Along the way I'm asked on what harddisk to install. After figuring out the BSD way of enumerating harddisks, i'm presented with an fdisk like screen. I select the soon-to-be FreeBSD partition and am told that FreeBSD will create it's own partitions inside. That's fine, do as you will! Nothing's fine... I receive an error. I don't know how i got the idea, but i stopped the installation, formatted the bsd-partition with fat32, restarted the installation and selected it, and everything worked like a charm. I haven't used FreeBSD a lot since (I only installed GNOME and played around a bit), so I still don't have my wireless network up and running.

4.) Legalise it!
Now I looked for the infamous Mac-on-Intel. I found forums and how-tos and was referred to some mystical 'deadmoo'-image. I followed the instructions and 'dd'ed the image onto the last partition. Rebooted into Mac OS X, trembled of excitement, was presented with the Apple logo and broke down in tears because the screen froze and showed a no-no icon.

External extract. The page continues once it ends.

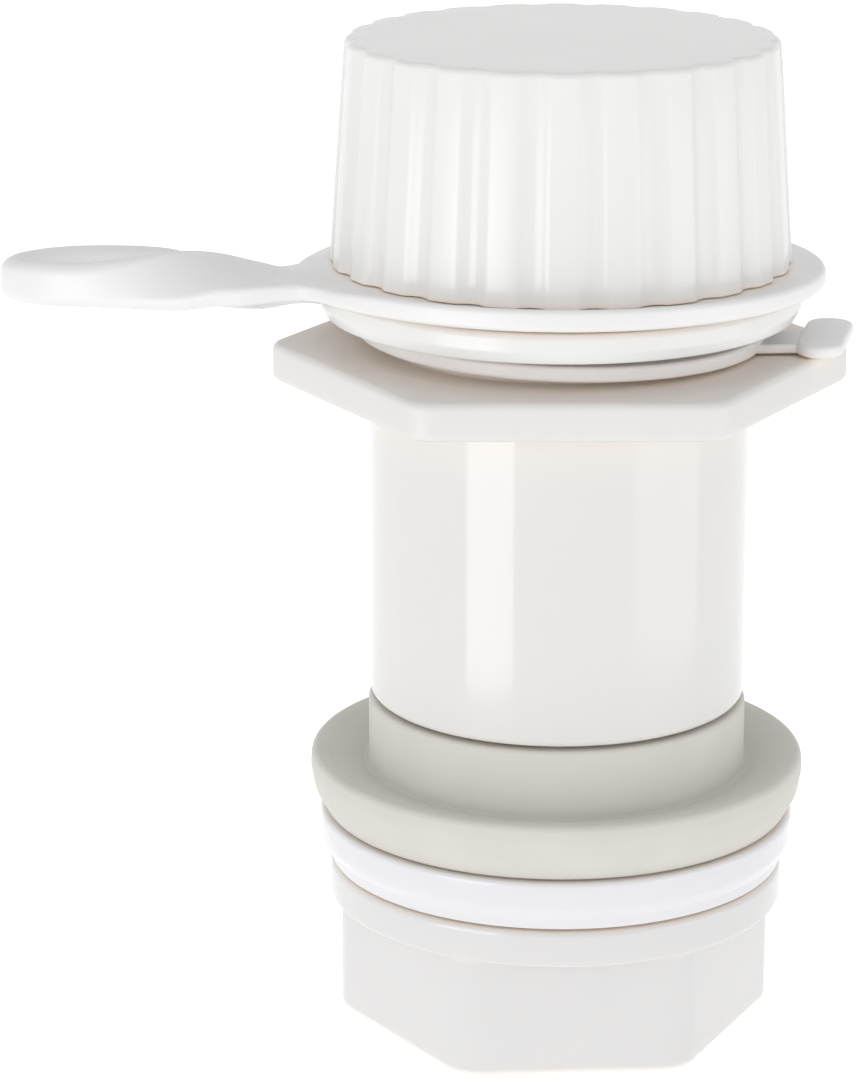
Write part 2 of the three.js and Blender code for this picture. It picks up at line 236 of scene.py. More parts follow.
def hexagon_radius(angle, corner_r, rounding):
    """Distance from the axis to a hexagon with rounded corners, the first of them at angle 0."""
    sector = math.pi / 3
    off = (angle + sector / 2) % sector - sector / 2
    centre = corner_r - rounding / math.cos(math.pi / 6)
    tangent = math.atan2(
        rounding * math.sin(math.pi / 6), centre + rounding * math.cos(math.pi / 6)
    )
    if abs(off) < tangent:
        return centre * math.cos(off) + math.sqrt(rounding**2 - (centre * math.sin(off)) ** 2)
    return corner_r * math.cos(math.pi / 6) / math.cos(math.pi / 6 - abs(off))


def hexagon_angles(corner_r, rounding, turn, corner_steps=10, flat_steps=18):
    """Angles for a hexagon's rings: close together at the corners, wider on the flats."""
    centre = corner_r - rounding / math.cos(math.pi / 6)
    tangent = math.atan2(
        rounding * math.sin(math.pi / 6), centre + rounding * math.cos(math.pi / 6)
    )
    angles = []
    for corner in range(6):
        middle = corner * math.pi / 3 + turn
        for i in range(corner_steps):
            angles.append(middle - tangent + 2 * tangent * i / corner_steps)
        flat = math.pi / 3 - 2 * tangent
        for i in range(flat_steps):
            angles.append(middle + tangent + flat * i / flat_steps)
    return angles


def hexagon_ring(angles, corner_r, rounding, inset, turn, z):
    smaller = corner_r - inset / math.cos(math.pi / 6)
    return [
        polar(hexagon_radius(angle - turn, smaller, rounding - inset), angle, z)
        for angle in angles
    ]


def hexagon_foot(angles, corner_r, rounding, edge, turn, foot):
    """Rings round a hexagonal prism's lower edge, going up."""
    rings = []
    for turned_by in quarter_turn(6):
        inset = edge * (1 - math.sin(turned_by))
        z = foot + edge * (1 - math.cos(turned_by))
        rings.append(hexagon_ring(angles, corner_r, rounding, inset, turn, z))
    return rings


def hexagon_top(angles, corner_r, rounding, edge, turn, top):
    """Rings round a hexagonal prism's upper edge, going up."""
    rings = []
    for turned_by in quarter_turn(6):
        inset = edge * (1 - math.cos(turned_by))
        z = top - edge * (1 - math.sin(turned_by))
        rings.append(hexagon_ring(angles, corner_r, rounding, inset, turn, z))
    return rings


def thread_wall(skin, angles, radii, wall, thread, phase=0.0):
    """Threaded wall. radii are its own and its ridge's, wall its foot and top, thread the
    heights that the ridge's middle climbs from and to, and phase a share of the pitch."""
    wall_r, crest_r = radii
    foot, top = wall
    first, last = thread
    start, end = int(foot // PITCH) - 2, int(top // PITCH) + 2
    rows = [(turn, share, rise) for turn in range(start, end) for share, rise in RIDGE]

    def place(row, angle):
        turn, share, rise = row
        middle = (turn + angle / TAU + phase) * PITCH
        z = min(max(middle + (share - 0.5) * PITCH, foot), top)
        fade = min(max(min(middle - first, last - middle) / FADE, 0), 1)
        return polar(wall_r + (crest_r - wall_r) * rise * fade, angle, z)

    columns = list(angles) + [angles[0] + TAU]
    for lower, upper in zip(rows, rows[1:]):
        for left, right in zip(columns, columns[1:]):
            skin.face(
                place(lower, left), place(lower, right), place(upper, right), place(upper, left)
            )


def mesh_of(name, skin):
    """Blender mesh of a skin, in metres in the row frame, with its faces pointing out."""
    mesh = bpy.data.meshes.new(name)
    points = [((x + AXIS_X) * MM, y * MM, z * MM) for x, y, z in skin.points]
    mesh.from_pydata(points, [], skin.faces)
    shape = bmesh.new()
    shape.from_mesh(mesh)
    bmesh.ops.recalc_face_normals(shape, faces=shape.faces)
    shape.to_mesh(mesh)
    shape.free()
    mesh.polygons.foreach_set("use_smooth", [True] * len(mesh.polygons))
    mesh.set_sharp_from_angle(angle=math.radians(SHARP_OVER))
    return mesh


def piece(name, skin, material, node):
    """Object made of a skin that stands for a CAD node."""
    made = bpy.data.objects.new(name, mesh_of(name, skin))
    bpy.context.scene.collection.objects.link(made)
    made.data.materials.append(material)
    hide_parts(node)
    return made


# ---------------------------------------------------------------- materials

# Colour painted into gaps and corners as painted light: lighter and warmer than the plastic,
# where nearby surfaces block light.
WARM_SHADE = "#f6ebe0"


def linear(colour):
    """Linear RGBA of a hex sRGB colour."""
    values = [int(colour[i : i + 2], 16) / 255 for i in (1, 3, 5)]
    return [v / 12.92 if v <= 0.04045 else ((v + 0.055) / 1.055) ** 2.4 for v in values] + [1]


class Surface:
    """A procedural material that is built up step by step round one Principled shader."""

    def __init__(self, name):
        self.material = bpy.data.materials.new(name)
        self.material.use_nodes = True
        self.nodes = self.material.node_tree.nodes
        self.links = self.material.node_tree.links
        self.shader = self.nodes["Principled BSDF"]
        self.place = self.nodes.new("ShaderNodeTexCoord").outputs["Object"]
        self.height = None

    def set(self, **values):
        for name, value in values.items():
            self.shader.inputs[name.replace("_", " ")].default_value = value

    def noise(self, per_mm, detail):
        """Noise with per_mm bumps to the millimetre."""
        noise = self.nodes.new("ShaderNodeTexNoise")
        noise.inputs["Scale"].default_value = per_mm / MM
        noise.inputs["Detail"].default_value = detail
        self.links.new(self.place, noise.inputs["Vector"])
        return noise.outputs["Fac"]

    def spread(self, value, low, high):
        """value, drawn out from its middle to run softly from low to high."""
        ramp = self.nodes.new("ShaderNodeMapRange")
        ramp.interpolation_type = "SMOOTHSTEP"
        ramp.inputs["From Min"].default_value = 0.15
        ramp.inputs["From Max"].default_value = 0.85
        ramp.inputs["To Min"].default_value = low
        ramp.inputs["To Max"].default_value = high
        self.links.new(value, ramp.inputs["Value"])
        return ramp.outputs["Result"]

    def colour(self, first, second, value):
        """Base colour that drifts between two close colours."""
        mix = self.nodes.new("ShaderNodeMix")
        mix.data_type = "RGBA"
        mix.inputs[6].default_value = linear(first)
        mix.inputs[7].default_value = linear(second)
        self.links.new(value, mix.inputs["Factor"])
        self.links.new(mix.outputs[2], self.shader.inputs["Base Color"])

    def paint_gap_light(self, warm, reach_mm):
        """Paints light into the base colour: where nearby surfaces close it in and block light,
        it turns lighter and warmer, a painted warm glow in gaps and corners.
        """
        base = self.shader.inputs["Base Color"]
        plain = base.links[0].from_socket
        closed = self.nodes.new("ShaderNodeAmbientOcclusion")
        closed.samples = 8
        closed.inputs["Distance"].default_value = reach_mm * MM
        mix = self.nodes.new("ShaderNodeMix")
        mix.data_type = "RGBA"
        mix.inputs[6].default_value = linear(warm)
        self.links.new(plain, mix.inputs[7])
        self.links.new(closed.outputs["AO"], mix.inputs["Factor"])
        self.links.new(mix.outputs[2], base)

    def height_share(self, low_mm, high_mm):
        """0 below one height and 1 above the other."""
        split = self.nodes.new("ShaderNodeSeparateXYZ")
        self.links.new(self.place, split.inputs[0])
        ramp = self.nodes.new("ShaderNodeMapRange")
        ramp.inputs["From Min"].default_value = low_mm * MM
        ramp.inputs["From Max"].default_value = high_mm * MM
        self.links.new(split.outputs["Z"], ramp.inputs["Value"])
        return ramp.outputs["Result"]

    def between(self, first, second, share):
        """A value that goes from the socket first to the number second with share."""
        mix = self.nodes.new("ShaderNodeMix")
        self.links.new(first, mix.inputs[2])
        mix.inputs[3].default_value = second
        self.links.new(share, mix.inputs[0])
        return mix.outputs[0]

    def roughness(self, value):
        self.links.new(value, self.shader.inputs["Roughness"])

    def bump(self, value, strength, depth_mm):
        """Adds relief of depth_mm; each call stands on the one before."""
        bump = self.nodes.new("ShaderNodeBump")
        bump.inputs["Strength"].default_value = strength
        bump.inputs["Distance"].default_value = depth_mm * MM
        self.links.new(value, bump.inputs["Height"])
        if self.height:
            self.links.new(self.height, bump.inputs["Normal"])
        self.height = bump.outputs["Normal"]
        self.links.new(self.height, self.shader.inputs["Normal"])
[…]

You don't know how much I tried to fix it. I loaded the image using VMWare, deleted and replaced files. Tried other images... I even opened my Dell and reordered the IDE and SATA devices. Along the way I also tried to change the BIOS settings on SATA devices. I changed it from 'Autodetect' to 'Combined' and lo - there it was, my Dell's reincarnation as a Mac.

I rebooted Windows using the same BIOS setting, worked like a charm (only the Windows logo wasn't shown on startup, which didn't bother me at all). I rebooted Ubuntu and got an error, couldn't find root. I rebooted FreeBSD and my harddisk made a sound like it was rotating at speed of light, so I quickly pressed the power button. Which is why I changed my BIOS settings to 'Autodetect' again of course. Whenever I want the Apple flavour i change my BIOS settings again. Still got no wireless networking and higher than 1024x768 resolution though.

5.) Other Systems
In my operating-system-mania of course I also checked out other OSes. Seems like BeOS doesn't like more than 1GB of RAM, so I didn't try it. There's still VMWare anyway... and QEMU of course.